0

Few months ago i asked this about the implementation of my api for processing files it uses PHP, a command line script that is called via PHP and queue. For the queue i am using beanstalkd

The API accepts one file or group of files (up to 5) per request. Processing one file takes 1-3 seconds depending of the size.

My question now is whatever will be better, to put every file of the request to a separate job or all the files in one job? My function for processing that is slow accepts one or multiple files. My guess is that i put the all the files of the request on processing, they will be processed by one worker. But if i put every file into separate background job it will be probably processed by own worker so 4 files 4 workers - that is what i think. Not sure if this is correct.

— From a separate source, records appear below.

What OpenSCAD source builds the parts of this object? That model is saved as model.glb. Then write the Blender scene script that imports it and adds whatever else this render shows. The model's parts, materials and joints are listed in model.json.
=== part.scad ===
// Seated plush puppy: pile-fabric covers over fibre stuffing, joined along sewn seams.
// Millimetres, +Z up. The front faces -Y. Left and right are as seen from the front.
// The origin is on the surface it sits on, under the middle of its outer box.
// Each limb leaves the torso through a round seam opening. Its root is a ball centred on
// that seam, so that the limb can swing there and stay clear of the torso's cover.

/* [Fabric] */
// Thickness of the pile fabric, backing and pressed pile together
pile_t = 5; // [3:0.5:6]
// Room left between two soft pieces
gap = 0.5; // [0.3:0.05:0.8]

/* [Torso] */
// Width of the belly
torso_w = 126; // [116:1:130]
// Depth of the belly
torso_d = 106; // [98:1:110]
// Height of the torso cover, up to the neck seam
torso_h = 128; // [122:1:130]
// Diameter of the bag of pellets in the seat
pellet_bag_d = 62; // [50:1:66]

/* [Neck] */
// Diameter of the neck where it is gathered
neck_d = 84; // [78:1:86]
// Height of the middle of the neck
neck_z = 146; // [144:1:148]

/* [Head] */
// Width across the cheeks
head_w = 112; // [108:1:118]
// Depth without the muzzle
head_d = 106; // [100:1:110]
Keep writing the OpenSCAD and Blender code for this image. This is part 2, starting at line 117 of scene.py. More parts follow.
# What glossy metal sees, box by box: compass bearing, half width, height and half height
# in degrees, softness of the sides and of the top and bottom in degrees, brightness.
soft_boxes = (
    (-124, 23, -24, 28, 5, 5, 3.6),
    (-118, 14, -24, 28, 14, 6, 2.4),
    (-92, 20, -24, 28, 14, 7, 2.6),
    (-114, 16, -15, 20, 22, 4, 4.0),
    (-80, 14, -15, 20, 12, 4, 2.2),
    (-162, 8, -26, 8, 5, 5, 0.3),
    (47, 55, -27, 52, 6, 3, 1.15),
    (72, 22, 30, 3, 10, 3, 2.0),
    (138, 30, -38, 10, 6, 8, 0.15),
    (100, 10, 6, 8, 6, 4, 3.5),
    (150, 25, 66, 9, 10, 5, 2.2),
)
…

So if my above conclusion is correct, is it better for a lot of requests to process all files in once or add them separate worker?

Thank you.

gdarko
  • 175
  • 8
  • 1
    Please explain what you mean by "better"; this question could be considered "too broad" or "primarily opinion based" and as such be flagged. – Fred Gandt Aug 03 '18 at 11:19
  • By better i mean the platform to handle more users at a time – gdarko Aug 03 '18 at 12:03

1 Answers1

0

To handle more users, or more throughput in the same second you need to ensure multiple things:

  • have more than 1 worker, usually scale up the size of the worker to 10 from start
  • this way you have 10 parallel workers
  • put 10 different messages into the queue so each worker pickup a job to tackle
  • monitor queue and if more jobs keep accumulating add more workers
  • monitor machine CPU and Ram state and if starts to throttle around 80% of CPU you should consider adding another machine that consumes jobs from the same queue
  • you could have different machines for different needs (SSD for fast IO, high end CPU for quick jobs, lower machines for transactional states etc..)
Pentium10
  • 204,586
  • 122
  • 423
  • 502